Both initial and re-disclosed/final TIL disclosures must now contain the following statement: “You are not required to complete this agreement merely because you have received these disclosures or signed a loan application.”
MBS/ProClose has added this so-called “No Requirement to Complete Statement” to the TIL disclosure. This language is already required on high-cost-loan disclosures, but it now applies to any extension of credit secured by the dwelling (principal or not) of an applicant.
The new regulation uses the term “consummation” when discussing the waiting periods. Most industry observers consider this to be the date of loan closing rather than, on a refinance, the date of loan funding. TILA defines consummation as the time that a consumer becomes contractually obligated on a credit transaction. Check with your legal/compliance department for its interpretation of the term as pertains to MDIA.

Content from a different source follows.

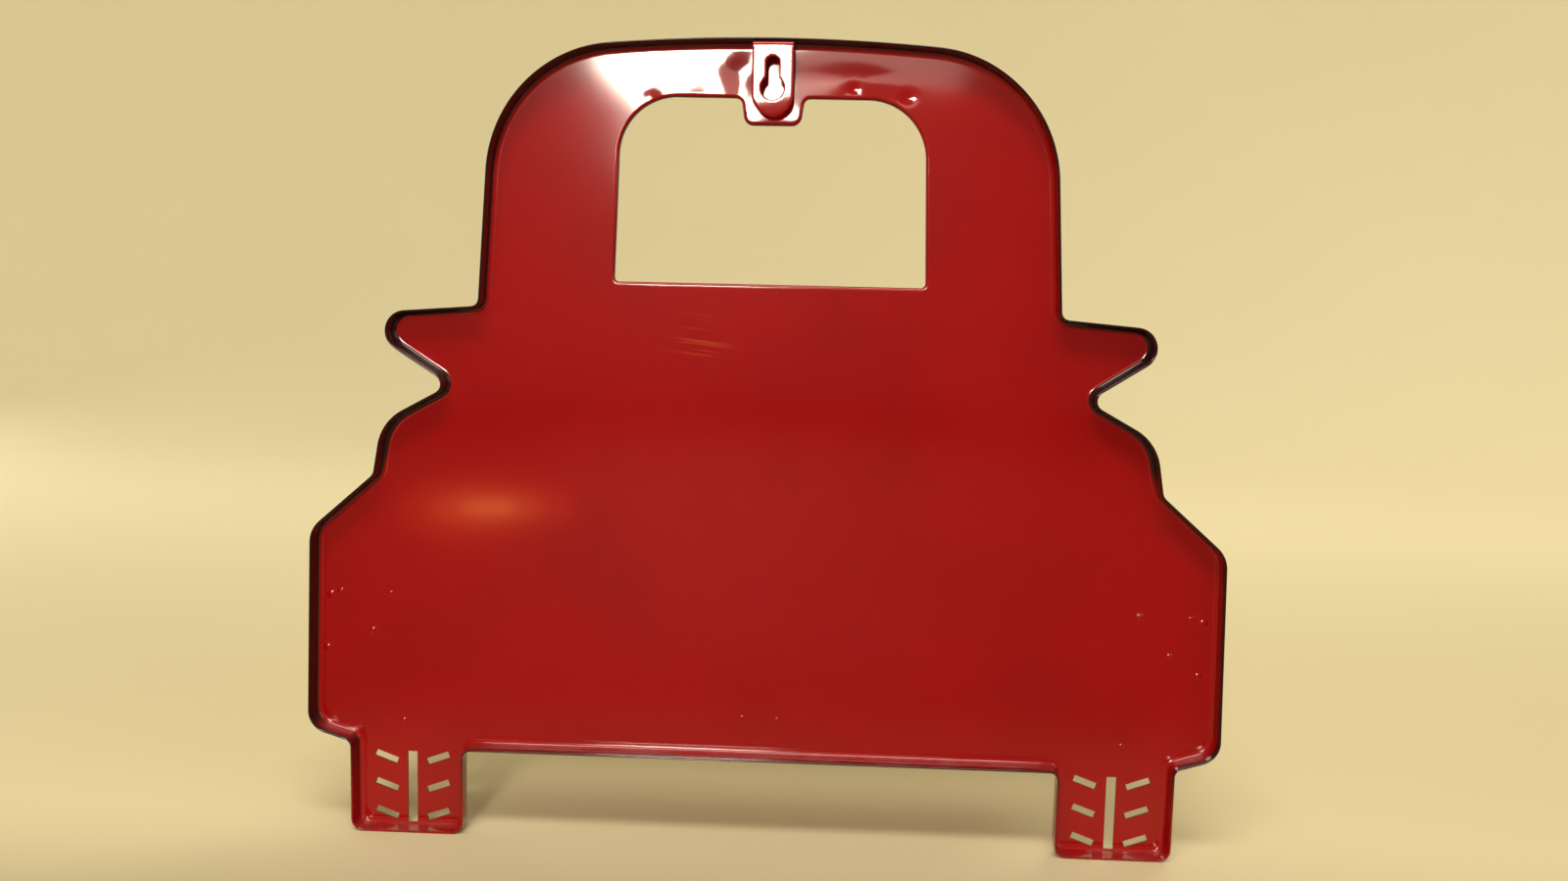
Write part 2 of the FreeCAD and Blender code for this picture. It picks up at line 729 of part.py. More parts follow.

Also, as pertains to the waiting period, if a creditor denies a loan and a broker moves that loan to another creditor/lender after the three-day waiting period has run and fees beyond the credit report have been collected, this would not be a violation of MDIA, since the initial three-day period from time of application has expired.
And, as pertains to email delivery of disclosures, be sure to check with your legal/compliance department to ensure that this is a secure method of delivery that meets the requirements of state and federal privacy laws, including Gramm-Leach-Bliley.
We have also received some questions regarding the implementation date of July 30, 2009. It is true that the implementation date for these changes was initially set for October 1, 2009, but the MDIA moved that up by two months.
This is a new regulation, and there is much that will be hashed out over the coming months and years. We’re dealing with a moving target here. Just know that it is now even more important than ever to track the APR – and the accuracy of the APR – throughout the loan process, from start to finish.
Of course, this should not be construed as legal advice, but as helpful guidance and assistance as your legal and compliance departments finalize your MDIA policies and procedures.